The task: From the entries below, reproduce exactly the line containing "Turn this picture of an object into a three.js", the line containing "import Module from 'manifold-3d';", and every line in between, with nothing added.

Supplied entries:
- - - - -
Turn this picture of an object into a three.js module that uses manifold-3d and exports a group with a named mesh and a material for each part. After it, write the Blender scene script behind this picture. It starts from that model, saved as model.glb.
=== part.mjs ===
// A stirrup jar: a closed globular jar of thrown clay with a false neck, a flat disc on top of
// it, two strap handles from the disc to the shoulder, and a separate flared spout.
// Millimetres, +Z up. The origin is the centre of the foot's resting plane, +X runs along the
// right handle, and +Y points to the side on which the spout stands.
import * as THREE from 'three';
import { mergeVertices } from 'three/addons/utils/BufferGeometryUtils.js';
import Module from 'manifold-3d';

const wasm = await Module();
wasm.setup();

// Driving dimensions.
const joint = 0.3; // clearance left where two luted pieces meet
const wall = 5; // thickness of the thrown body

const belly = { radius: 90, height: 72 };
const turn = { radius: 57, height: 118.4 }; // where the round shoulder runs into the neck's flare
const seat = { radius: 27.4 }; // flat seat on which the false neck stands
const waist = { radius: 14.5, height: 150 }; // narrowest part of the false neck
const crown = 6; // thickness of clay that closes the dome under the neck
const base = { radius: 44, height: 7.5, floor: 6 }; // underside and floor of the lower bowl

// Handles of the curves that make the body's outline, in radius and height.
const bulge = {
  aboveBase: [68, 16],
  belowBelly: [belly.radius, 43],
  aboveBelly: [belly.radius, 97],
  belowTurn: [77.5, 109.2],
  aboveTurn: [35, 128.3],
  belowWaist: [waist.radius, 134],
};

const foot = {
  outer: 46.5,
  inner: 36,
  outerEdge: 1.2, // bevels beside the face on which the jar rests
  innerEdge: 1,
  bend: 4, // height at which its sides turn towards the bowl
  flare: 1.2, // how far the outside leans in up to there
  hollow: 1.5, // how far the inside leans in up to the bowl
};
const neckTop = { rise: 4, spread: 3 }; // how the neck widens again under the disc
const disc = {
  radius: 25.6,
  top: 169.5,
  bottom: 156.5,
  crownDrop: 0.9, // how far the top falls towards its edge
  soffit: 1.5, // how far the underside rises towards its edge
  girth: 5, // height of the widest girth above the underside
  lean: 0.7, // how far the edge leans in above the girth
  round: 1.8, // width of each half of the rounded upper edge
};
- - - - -
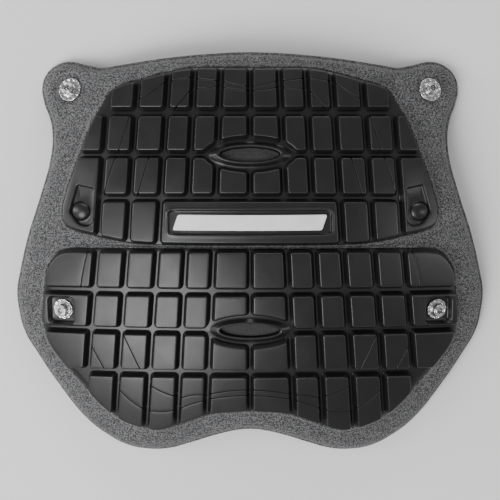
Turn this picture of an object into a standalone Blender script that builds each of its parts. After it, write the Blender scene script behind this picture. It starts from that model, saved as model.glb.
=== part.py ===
- - - - -
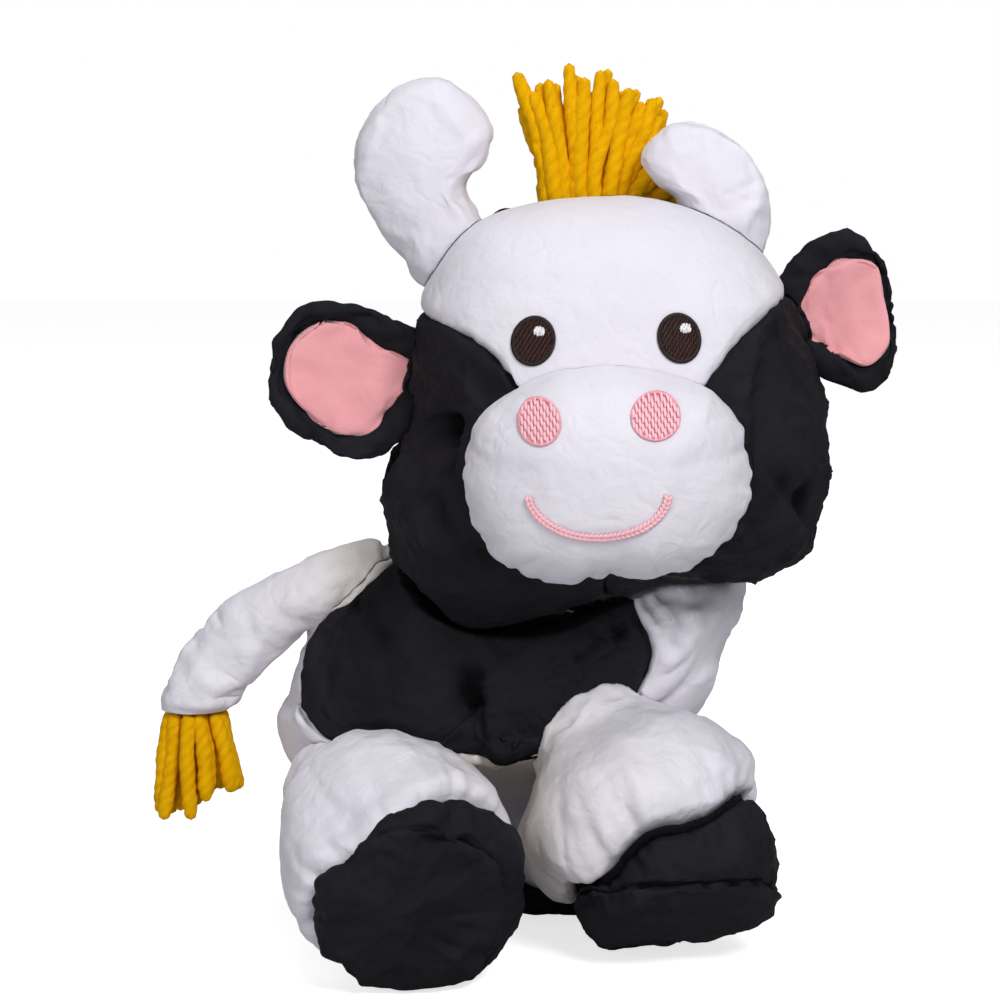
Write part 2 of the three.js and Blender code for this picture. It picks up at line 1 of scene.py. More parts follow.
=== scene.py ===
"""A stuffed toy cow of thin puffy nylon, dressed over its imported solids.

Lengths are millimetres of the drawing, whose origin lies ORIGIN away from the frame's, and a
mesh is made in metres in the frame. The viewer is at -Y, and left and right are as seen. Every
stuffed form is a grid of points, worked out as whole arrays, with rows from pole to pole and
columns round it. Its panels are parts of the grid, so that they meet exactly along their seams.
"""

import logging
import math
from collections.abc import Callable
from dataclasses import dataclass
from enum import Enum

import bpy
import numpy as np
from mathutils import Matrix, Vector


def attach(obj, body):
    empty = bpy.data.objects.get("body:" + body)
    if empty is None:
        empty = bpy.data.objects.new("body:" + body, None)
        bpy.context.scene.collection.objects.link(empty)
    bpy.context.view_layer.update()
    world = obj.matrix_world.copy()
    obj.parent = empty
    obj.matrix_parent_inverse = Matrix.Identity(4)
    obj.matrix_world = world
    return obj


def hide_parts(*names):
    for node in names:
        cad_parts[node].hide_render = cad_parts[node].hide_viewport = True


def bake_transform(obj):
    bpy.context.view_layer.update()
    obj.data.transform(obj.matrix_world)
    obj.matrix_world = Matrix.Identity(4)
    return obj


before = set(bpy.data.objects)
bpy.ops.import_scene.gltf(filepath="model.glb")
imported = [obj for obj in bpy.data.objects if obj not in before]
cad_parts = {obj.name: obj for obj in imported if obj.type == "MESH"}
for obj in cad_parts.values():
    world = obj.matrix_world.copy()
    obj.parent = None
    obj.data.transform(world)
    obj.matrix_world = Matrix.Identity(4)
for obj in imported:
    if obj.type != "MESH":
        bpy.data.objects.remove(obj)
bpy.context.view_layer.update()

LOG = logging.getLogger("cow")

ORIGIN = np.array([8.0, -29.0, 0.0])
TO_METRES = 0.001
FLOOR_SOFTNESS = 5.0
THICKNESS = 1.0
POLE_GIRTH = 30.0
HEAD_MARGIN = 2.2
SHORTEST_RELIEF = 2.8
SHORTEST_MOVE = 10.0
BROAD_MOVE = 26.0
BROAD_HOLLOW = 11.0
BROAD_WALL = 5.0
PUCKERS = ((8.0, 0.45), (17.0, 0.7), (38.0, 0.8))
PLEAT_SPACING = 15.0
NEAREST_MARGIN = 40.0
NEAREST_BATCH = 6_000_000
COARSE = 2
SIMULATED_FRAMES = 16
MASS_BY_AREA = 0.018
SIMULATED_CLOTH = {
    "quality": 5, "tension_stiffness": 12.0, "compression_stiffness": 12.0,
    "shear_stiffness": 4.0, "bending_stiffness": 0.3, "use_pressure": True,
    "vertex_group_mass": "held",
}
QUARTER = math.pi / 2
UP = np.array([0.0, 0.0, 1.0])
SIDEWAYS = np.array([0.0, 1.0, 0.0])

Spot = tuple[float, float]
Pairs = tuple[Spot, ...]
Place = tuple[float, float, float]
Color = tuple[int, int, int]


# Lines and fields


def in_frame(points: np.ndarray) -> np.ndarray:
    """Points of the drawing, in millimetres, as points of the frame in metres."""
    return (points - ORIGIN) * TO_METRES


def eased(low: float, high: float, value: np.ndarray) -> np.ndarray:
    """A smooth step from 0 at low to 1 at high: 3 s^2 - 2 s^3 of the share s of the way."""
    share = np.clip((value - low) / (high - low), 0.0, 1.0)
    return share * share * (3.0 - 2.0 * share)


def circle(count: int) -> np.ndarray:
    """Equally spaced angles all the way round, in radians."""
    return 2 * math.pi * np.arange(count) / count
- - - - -
Task output:
Turn this picture of an object into a three.js module that uses manifold-3d and exports a group with a named mesh and a material for each part. After it, write the Blender scene script behind this picture. It starts from that model, saved as model.glb.
=== part.mjs ===
// A stirrup jar: a closed globular jar of thrown clay with a false neck, a flat disc on top of
// it, two strap handles from the disc to the shoulder, and a separate flared spout.
// Millimetres, +Z up. The origin is the centre of the foot's resting plane, +X runs along the
// right handle, and +Y points to the side on which the spout stands.
import * as THREE from 'three';
import { mergeVertices } from 'three/addons/utils/BufferGeometryUtils.js';
import Module from 'manifold-3d';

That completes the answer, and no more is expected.